> _DIRECTIVE_:
All material below is to be reproduced exactly.
### MATERIAL SHOWN ###
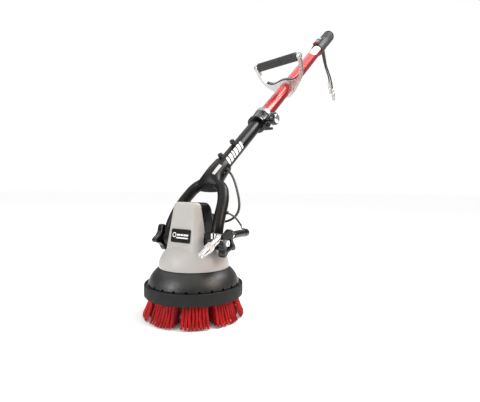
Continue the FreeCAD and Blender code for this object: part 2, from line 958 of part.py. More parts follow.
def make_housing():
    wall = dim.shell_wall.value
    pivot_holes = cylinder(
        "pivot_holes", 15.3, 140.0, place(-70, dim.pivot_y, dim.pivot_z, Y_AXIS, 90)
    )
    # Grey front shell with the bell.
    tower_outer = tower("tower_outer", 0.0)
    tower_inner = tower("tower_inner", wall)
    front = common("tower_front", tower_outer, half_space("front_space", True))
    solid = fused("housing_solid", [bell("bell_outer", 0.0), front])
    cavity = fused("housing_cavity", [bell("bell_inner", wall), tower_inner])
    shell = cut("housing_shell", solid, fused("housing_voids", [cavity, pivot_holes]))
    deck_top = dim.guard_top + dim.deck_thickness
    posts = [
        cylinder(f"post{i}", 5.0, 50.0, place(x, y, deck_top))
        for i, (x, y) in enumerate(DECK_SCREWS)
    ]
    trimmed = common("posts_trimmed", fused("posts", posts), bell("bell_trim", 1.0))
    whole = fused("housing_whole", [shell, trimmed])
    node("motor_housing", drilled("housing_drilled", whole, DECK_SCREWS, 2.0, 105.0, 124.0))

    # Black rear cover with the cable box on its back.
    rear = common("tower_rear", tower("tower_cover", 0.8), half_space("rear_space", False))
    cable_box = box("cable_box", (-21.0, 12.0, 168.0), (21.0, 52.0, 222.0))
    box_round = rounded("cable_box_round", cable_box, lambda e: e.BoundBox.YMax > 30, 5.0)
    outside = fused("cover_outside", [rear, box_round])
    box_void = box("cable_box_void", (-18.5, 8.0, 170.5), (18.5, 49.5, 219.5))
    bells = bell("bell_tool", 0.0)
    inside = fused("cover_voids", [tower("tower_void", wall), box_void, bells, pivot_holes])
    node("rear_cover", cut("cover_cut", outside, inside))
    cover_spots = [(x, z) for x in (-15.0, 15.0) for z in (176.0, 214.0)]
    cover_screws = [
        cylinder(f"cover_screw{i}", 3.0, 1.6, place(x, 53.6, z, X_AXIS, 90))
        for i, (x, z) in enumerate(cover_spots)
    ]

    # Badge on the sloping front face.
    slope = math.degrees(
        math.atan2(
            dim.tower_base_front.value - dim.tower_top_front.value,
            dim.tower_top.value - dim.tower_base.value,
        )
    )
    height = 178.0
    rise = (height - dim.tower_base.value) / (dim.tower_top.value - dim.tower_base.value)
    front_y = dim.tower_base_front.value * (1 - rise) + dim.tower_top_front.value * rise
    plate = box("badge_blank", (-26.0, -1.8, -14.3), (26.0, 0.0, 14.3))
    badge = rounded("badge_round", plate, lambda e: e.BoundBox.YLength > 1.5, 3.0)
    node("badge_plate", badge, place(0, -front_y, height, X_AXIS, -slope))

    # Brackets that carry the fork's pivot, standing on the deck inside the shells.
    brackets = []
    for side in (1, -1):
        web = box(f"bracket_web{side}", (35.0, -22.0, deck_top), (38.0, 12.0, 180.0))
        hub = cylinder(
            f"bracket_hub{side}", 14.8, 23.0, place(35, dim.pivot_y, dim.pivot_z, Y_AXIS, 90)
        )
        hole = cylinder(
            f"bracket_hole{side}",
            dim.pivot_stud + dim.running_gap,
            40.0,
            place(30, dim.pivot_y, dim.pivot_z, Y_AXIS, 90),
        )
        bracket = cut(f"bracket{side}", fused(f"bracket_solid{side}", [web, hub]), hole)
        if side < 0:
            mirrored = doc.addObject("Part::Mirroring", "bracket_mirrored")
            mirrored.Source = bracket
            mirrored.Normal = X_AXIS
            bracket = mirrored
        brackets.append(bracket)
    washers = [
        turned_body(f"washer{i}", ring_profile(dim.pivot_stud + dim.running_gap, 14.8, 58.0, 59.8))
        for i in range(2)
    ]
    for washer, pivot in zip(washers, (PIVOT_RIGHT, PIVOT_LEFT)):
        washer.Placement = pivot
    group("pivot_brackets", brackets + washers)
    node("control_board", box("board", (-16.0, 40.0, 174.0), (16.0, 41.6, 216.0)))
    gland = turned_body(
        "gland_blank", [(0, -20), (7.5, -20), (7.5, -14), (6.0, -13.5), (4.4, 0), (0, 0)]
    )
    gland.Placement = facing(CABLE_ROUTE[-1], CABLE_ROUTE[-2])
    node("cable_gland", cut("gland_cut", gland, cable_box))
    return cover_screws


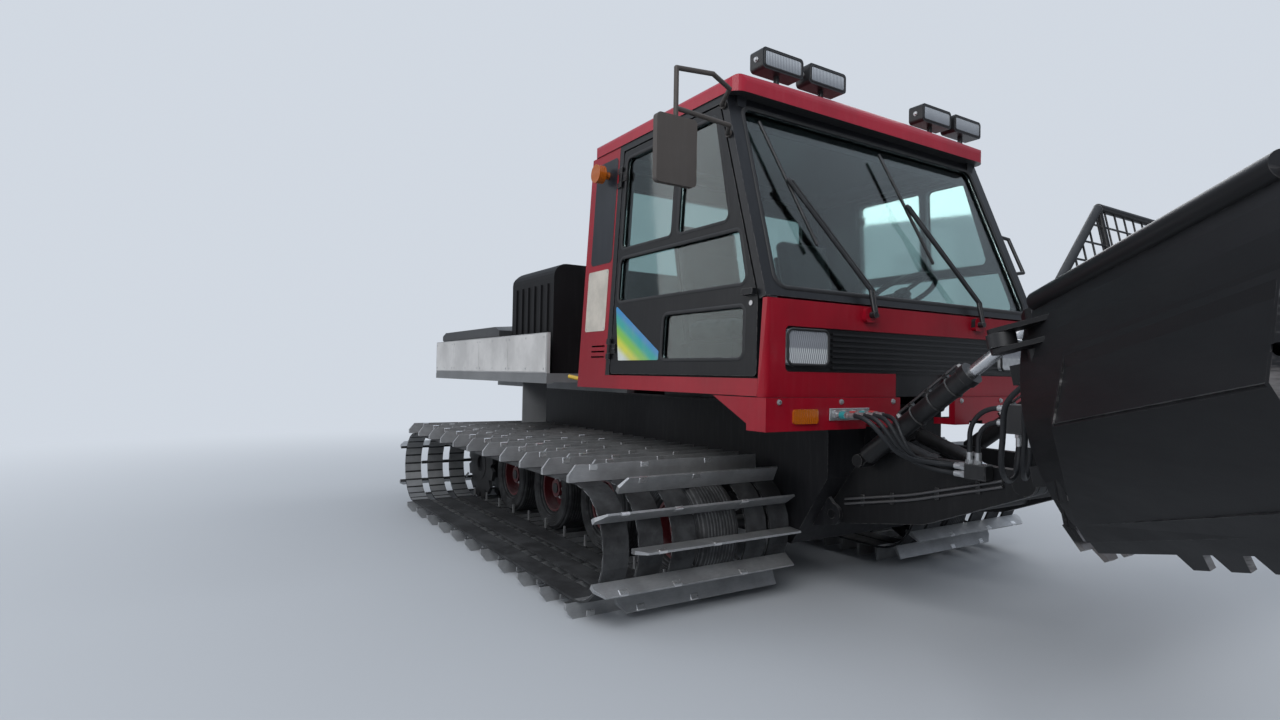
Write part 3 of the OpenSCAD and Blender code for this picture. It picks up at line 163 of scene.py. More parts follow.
###
> _RESPONSE_:
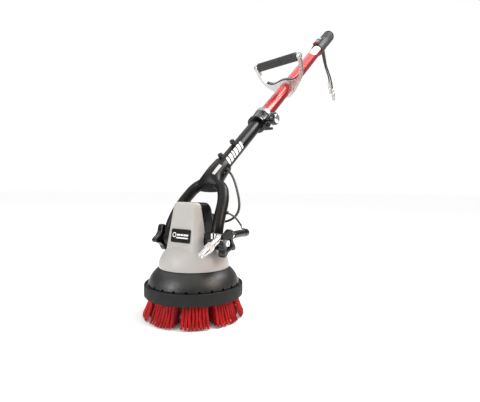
Continue the FreeCAD and Blender code for this object: part 2, from line 958 of part.py. More parts follow.
def make_housing():
    wall = dim.shell_wall.value
    pivot_holes = cylinder(
        "pivot_holes", 15.3, 140.0, place(-70, dim.pivot_y, dim.pivot_z, Y_AXIS, 90)
    )
    # Grey front shell with the bell.
    tower_outer = tower("tower_outer", 0.0)
    tower_inner = tower("tower_inner", wall)
    front = common("tower_front", tower_outer, half_space("front_space", True))
    solid = fused("housing_solid", [bell("bell_outer", 0.0), front])
    cavity = fused("housing_cavity", [bell("bell_inner", wall), tower_inner])
    shell = cut("housing_shell", solid, fused("housing_voids", [cavity, pivot_holes]))
    deck_top = dim.guard_top + dim.deck_thickness
    posts = [
        cylinder(f"post{i}", 5.0, 50.0, place(x, y, deck_top))
        for i, (x, y) in enumerate(DECK_SCREWS)
    ]
    trimmed = common("posts_trimmed", fused("posts", posts), bell("bell_trim", 1.0))
    whole = fused("housing_whole", [shell, trimmed])
    node("motor_housing", drilled("housing_drilled", whole, DECK_SCREWS, 2.0, 105.0, 124.0))

    # Black rear cover with the cable box on its back.
    rear = common("tower_rear", tower("tower_cover", 0.8), half_space("rear_space", False))
    cable_box = box("cable_box", (-21.0, 12.0, 168.0), (21.0, 52.0, 222.0))
    box_round = rounded("cable_box_round", cable_box, lambda e: e.BoundBox.YMax > 30, 5.0)
    outside = fused("cover_outside", [rear, box_round])
    box_void = box("cable_box_void", (-18.5, 8.0, 170.5), (18.5, 49.5, 219.5))
    bells = bell("bell_tool", 0.0)
    inside = fused("cover_voids", [tower("tower_void", wall), box_void, bells, pivot_holes])
    node("rear_cover", cut("cover_cut", outside, inside))
    cover_spots = [(x, z) for x in (-15.0, 15.0) for z in (176.0, 214.0)]
    cover_screws = [
        cylinder(f"cover_screw{i}", 3.0, 1.6, place(x, 53.6, z, X_AXIS, 90))
        for i, (x, z) in enumerate(cover_spots)
    ]

    # Badge on the sloping front face.
    slope = math.degrees(
        math.atan2(
            dim.tower_base_front.value - dim.tower_top_front.value,
            dim.tower_top.value - dim.tower_base.value,
        )
    )
    height = 178.0
    rise = (height - dim.tower_base.value) / (dim.tower_top.value - dim.tower_base.value)
    front_y = dim.tower_base_front.value * (1 - rise) + dim.tower_top_front.value * rise
    plate = box("badge_blank", (-26.0, -1.8, -14.3), (26.0, 0.0, 14.3))
    badge = rounded("badge_round", plate, lambda e: e.BoundBox.YLength > 1.5, 3.0)
    node("badge_plate", badge, place(0, -front_y, height, X_AXIS, -slope))

    # Brackets that carry the fork's pivot, standing on the deck inside the shells.
    brackets = []
    for side in (1, -1):
        web = box(f"bracket_web{side}", (35.0, -22.0, deck_top), (38.0, 12.0, 180.0))
        hub = cylinder(
            f"bracket_hub{side}", 14.8, 23.0, place(35, dim.pivot_y, dim.pivot_z, Y_AXIS, 90)
        )
        hole = cylinder(
            f"bracket_hole{side}",
            dim.pivot_stud + dim.running_gap,
            40.0,
            place(30, dim.pivot_y, dim.pivot_z, Y_AXIS, 90),
        )
        bracket = cut(f"bracket{side}", fused(f"bracket_solid{side}", [web, hub]), hole)
        if side < 0:
            mirrored = doc.addObject("Part::Mirroring", "bracket_mirrored")
            mirrored.Source = bracket
            mirrored.Normal = X_AXIS
            bracket = mirrored
        brackets.append(bracket)
    washers = [
        turned_body(f"washer{i}", ring_profile(dim.pivot_stud + dim.running_gap, 14.8, 58.0, 59.8))
        for i in range(2)
    ]
    for washer, pivot in zip(washers, (PIVOT_RIGHT, PIVOT_LEFT)):
        washer.Placement = pivot
    group("pivot_brackets", brackets + washers)
    node("control_board", box("board", (-16.0, 40.0, 174.0), (16.0, 41.6, 216.0)))
    gland = turned_body(
        "gland_blank", [(0, -20), (7.5, -20), (7.5, -14), (6.0, -13.5), (4.4, 0), (0, 0)]
    )
    gland.Placement = facing(CABLE_ROUTE[-1], CABLE_ROUTE[-2])
    node("cable_gland", cut("gland_cut", gland, cable_box))
    return cover_screws


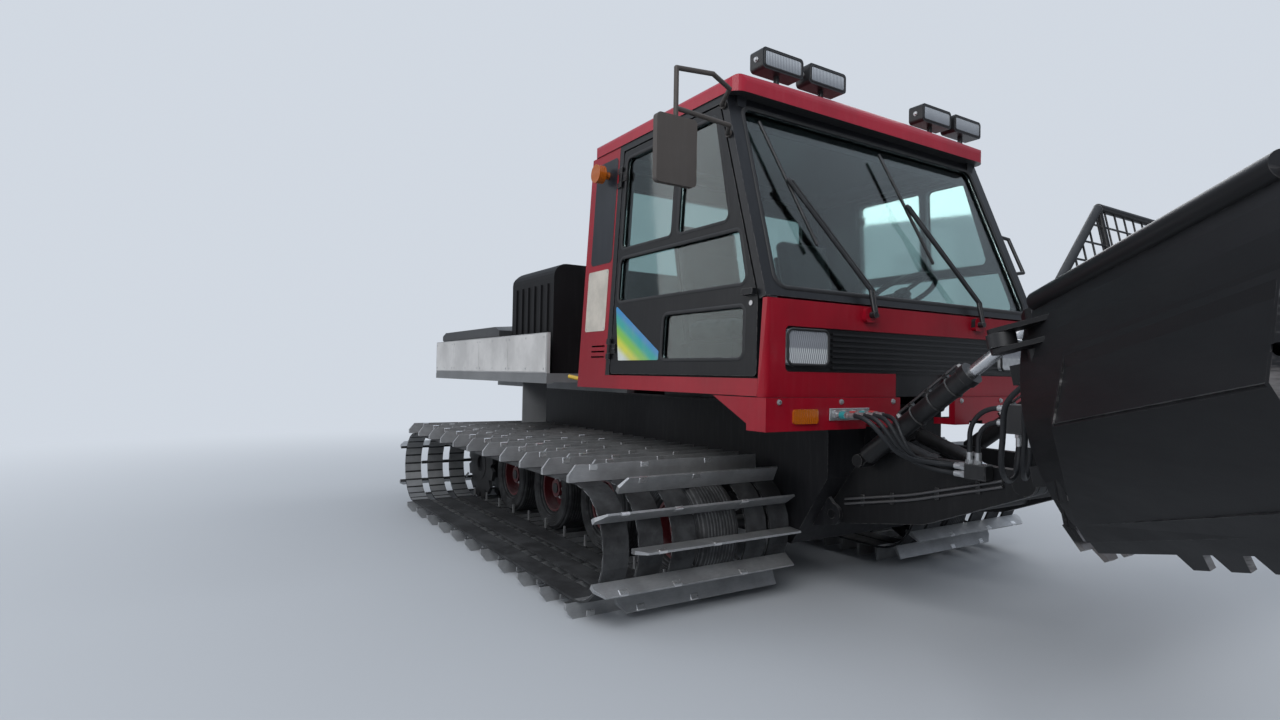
Write part 3 of the OpenSCAD and Blender code for this picture. It picks up at line 163 of scene.py. More parts follow.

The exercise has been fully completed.